GRAVESTONES AND WINE REFORMS
Disney dilema
The Daily Telegraph reports that Disney have backed down in a dispute over Winnie the Pooh. A pair of grieving parents of a stillborn child asked stonemason Aaron Clarke to include an image of Winnie the Pooh on the deceased child’s headstone. The parents approached Disney, who informed them that including the image would infringement Disney’s copyright. However, after being contacted by reporters, Disney has now said that it is ‘in the process of fulfilling their original request’.
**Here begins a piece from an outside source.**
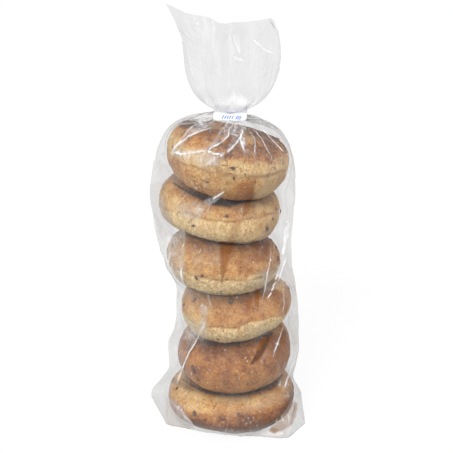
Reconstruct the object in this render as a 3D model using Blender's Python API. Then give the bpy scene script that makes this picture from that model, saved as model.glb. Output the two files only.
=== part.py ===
"""A clear bag of six stacked bagels, closed at the neck by a flat clip.

Two solids. The bag is one closed body out to its film: it swells over each bagel, has a
folded seam down each side, six corners on its base, a gathered neck and a ruffle above it.
The clip is a notched plate with a hole and a throat, pushed on round the neck.

Frame: the base stands on z = 0, the origin is at its middle, +Z is up, the front faces -Y.
"""

from math import acos, asin, cos, degrees, exp, pi, radians, sin, sqrt, tan

import bmesh
import bpy
from mathutils import Vector

MM = 0.001

# The stack, bottom bagel first: its middle, radius, half thickness and lean.
# lean_front is how far its front edge drops, lean_right how far its right edge drops.
BAGELS = (
    dict(x=4.0 * MM, z=20 * MM, radius=59 * MM, half=21 * MM, lean_front=0, lean_right=0),
    dict(x=7.5 * MM, z=64.5 * MM, radius=52 * MM, half=24 * MM, lean_front=4.5, lean_right=-5),
    dict(x=8.5 * MM, z=112 * MM, radius=49.5 * MM, half=22.5 * MM, lean_front=3.5, lean_right=-5.5),
    dict(x=-2.5 * MM, z=156 * MM, radius=50.5 * MM, half=22.5 * MM, lean_front=-0.5, lean_right=4.5),
    dict(x=-6.0 * MM, z=202.5 * MM, radius=52.5 * MM, half=22 * MM, lean_front=0, lean_right=9.5),
    dict(x=0.5 * MM, z=248 * MM, radius=53 * MM, half=22.5 * MM, lean_front=2, lean_right=11),
)
RIM_DEPTH = 22 * MM          # how far in a bagel's rounded rim runs
FOOT_DEPTH = 36 * MM         # how far in the bottom bagel's lower rim runs
FILM_SLACK = 1.2 * MM        # the film's distance from the crust
BRIDGE = 8 * MM              # how stiffly the film bridges the gap between two rims
BRIDGE_STEPS = 72            # heights along the stack where a rim may hold the film out
VALLEY_ROUNDING = 4.5 * MM   # how far up and down the bottom of a valley is rounded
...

The IPKat says that technically, Disney’s within its rights on this one. There’s no general exception in UK copyright law that would cover this situation. However, it would be a bit mean to stop the parents from using the image and it doesn’t seem right to welcome your character being a cultural icon up until when its fans actually want to make reference to it, and then to get nasty at that point.
Stop w(h)ining
Yesterday Mariann Fischer Boel, Member of the European Commission responsible for Agriculture and Rural Development announced a range of measures to reform the EU wine market (press release here), in the face of 3 perceived problems:
1. falling consumption amongst the young
2. an increase in New World exports, compared to EU exports
3. increased imports of New World wines, such that ‘What was once a trickle is becoming a flood – to the point where our imports could soon overtake our exports.’
A result of these problems has been an enormous wine surplus (leading to the rather delicious-sounding ‘European wine lake’) and an increased reliance on ‘crisis distillation’, whereby wine is turned into industrial ethanol.
Part of the blame is based on a subject beloved to IP lawyers – geographical indication protection. Says Commissioner Fischer Boel:
‘[O]ur system for defining and labelling wines is not in line with many broader EU principles and international rules. Some of its elements hold back our marketing efforts – especially in the case of certain table wines.
So we load restrictions onto our producers while their New World competitors work with light-touch regulation. Faced with a demanding fight for international markets, we shoot ourselves in the foot’.
Instead she proposes:
‘With regard to wine quality definitions and labelling: it's time to cut through the complications of our present system.Full legislative proposals are expected in January 2007.
Here again, some of our rules run counter to WTO provisions under the TRIPS agreement, and must be changed. It would also be helpful to bring them into line with the EU's general approach to Protected Geographical Indications and Protected Designations of Origin.
In particular, we should end the current restriction under which table wines without a GI cannot display their vine variety or harvest year. This rule only ties down our marketing efforts’.
The IPKat, ever the fan of competition, even when the competitors are based outside the EU, says ‘Glass of Chateau Protectionism 2006 anyone?’